You can always renew your term cover before it expires and potentially continue enjoying the same low premiums you negotiated when you were younger.
It's a good time to think about income diversification now that you're in your 30s and things have calmed down a bit. Don't put your entire financial future in the hands of your day job. That's a recipe for disaster - if the pandemic and previous global recessions have taught us anything.
It is true indeed that not every single person can set up and successfully run a business. That is when you think about a business as a brick and mortar establishment - a spare parts shop, a mini-mart, water purification business, liquor supplies among a list of popular side businesses Kenyans opt to undertake.
A side business could be the monetisation of the skills you have been earning in the decade that you have been formally employed. By the time you are clocking 10 to fifteen years as a professional, you could be a subject matter expert and with this alone, you could build a consultancy, be a highly paid freelancer, coach, public speaker, and so on.
Utilise your strengths to create an additional stream of income that does not clash with your day job.
What about your partner? Is it possible you could pool your intellectual resources and let one of you take the lead on it? Could the venture turn out to be very promising that one of you quits their day job to run it? It could as well be a brick-and-mortar business if one partner is best suited to pursue this.
TIP: It is time to think about the possibility of taking this direction in your income growth journey. Decide if it is a viable option for you and bear in mind the challenges that may come with such a decision. If you think you are up to task, then by all means, take the plunge - but make sure you have your core source of income protected at the time of taking the dive.
At any age, debt management is a critical financial aim. At mid-career, it is even more important that you have debt in check. If you have not fully understood the importance of debt, the pitfalls of debt, and all the in-between, it is time to seriously consider educating yourself before debt becomes what prevents you from achieving your dreams.
Equally important, is the fact that by not understanding how debt works, the opportunities that debt can open, you may be missing out on wealth-building opportunities that debt comes with - especially now that you are making significantly more and can qualify for competitively-priced debt.
Understanding the act of borrowing is important; where do I borrow? The why of borrowing, how do I leverage on what I have e.g. logbook, a title deed, payslip, house, etc. to get competitive debt, who do I borrow from, and what do I need to look out for? Should I even be borrowing?
You can begin with an audit of your debt situation;
Compile a list of everything you owe. And then come up with a strategy for effectively controlling it. Do you still owe money on your credit cards if you have one? Do you still owe student debt? Mortgage? Then start getting rid of it.
You can manage debt smartly by;
Read Also: Why Debt is Good For You
Each person's debt situation is unique. However, the rule of thumb is simple; Pay off the debt with the highest interest rate first. Then on to the next highest one.
As a mid-career professional, you have braved the storm of early-career naivete, timidity, and possibly indiscipline. Even more importantly, you have actual responsibilities to your immediate spouse, children, and even parents and siblings.
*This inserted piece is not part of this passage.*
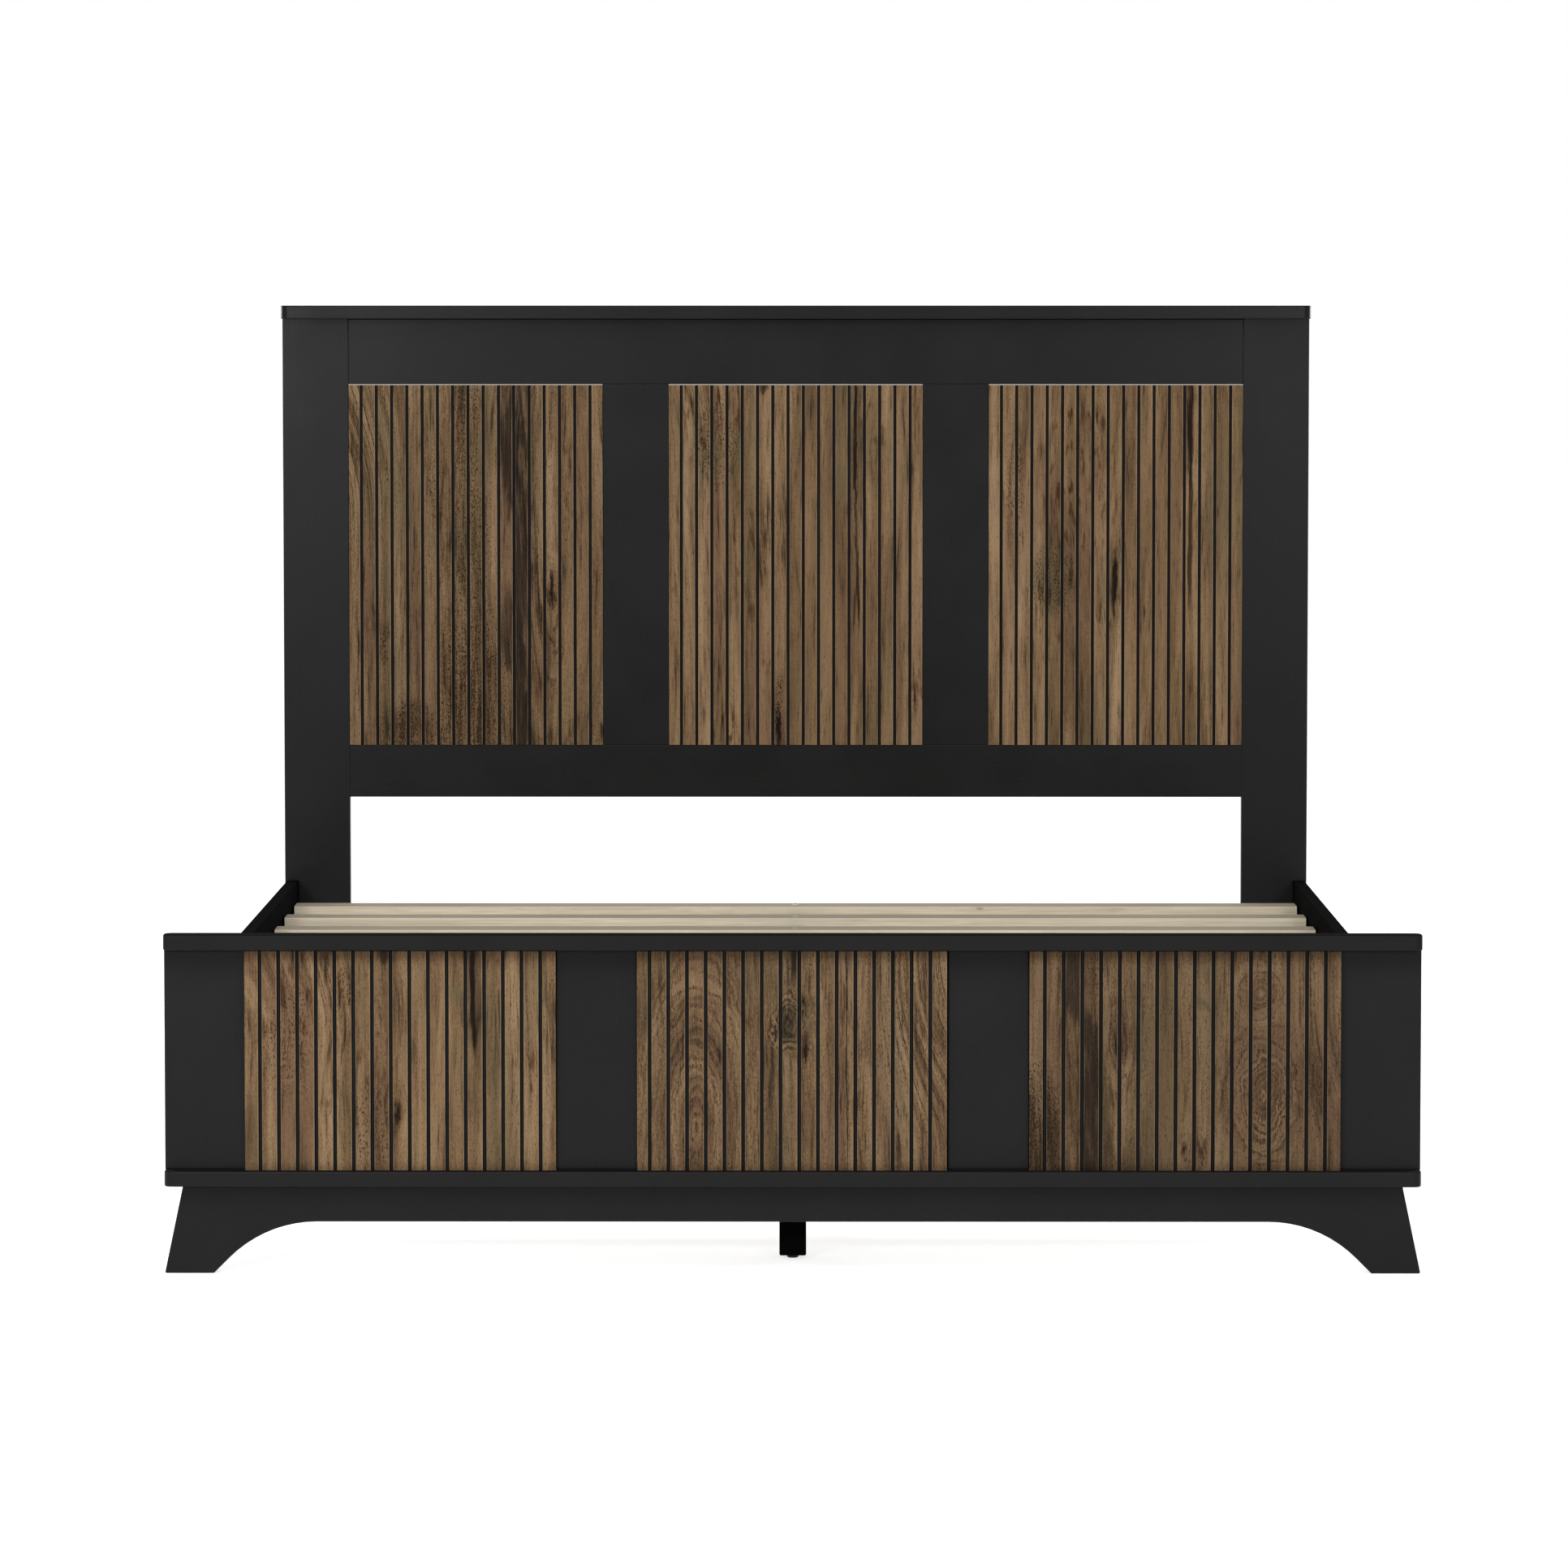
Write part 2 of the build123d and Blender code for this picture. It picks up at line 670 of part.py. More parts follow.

Actually, you are probably most concerned about your most cherished financial goals and are eager to achieve them now that you have achieved some form of financial stability and really do not have the time to mess around.
Read Also: Financial Goals to Set For Your Family
Knowing what you need to be doing with your money, why you need to be doing so, where to keep it and so on is just a start.
You have to actually start doing it, diligently.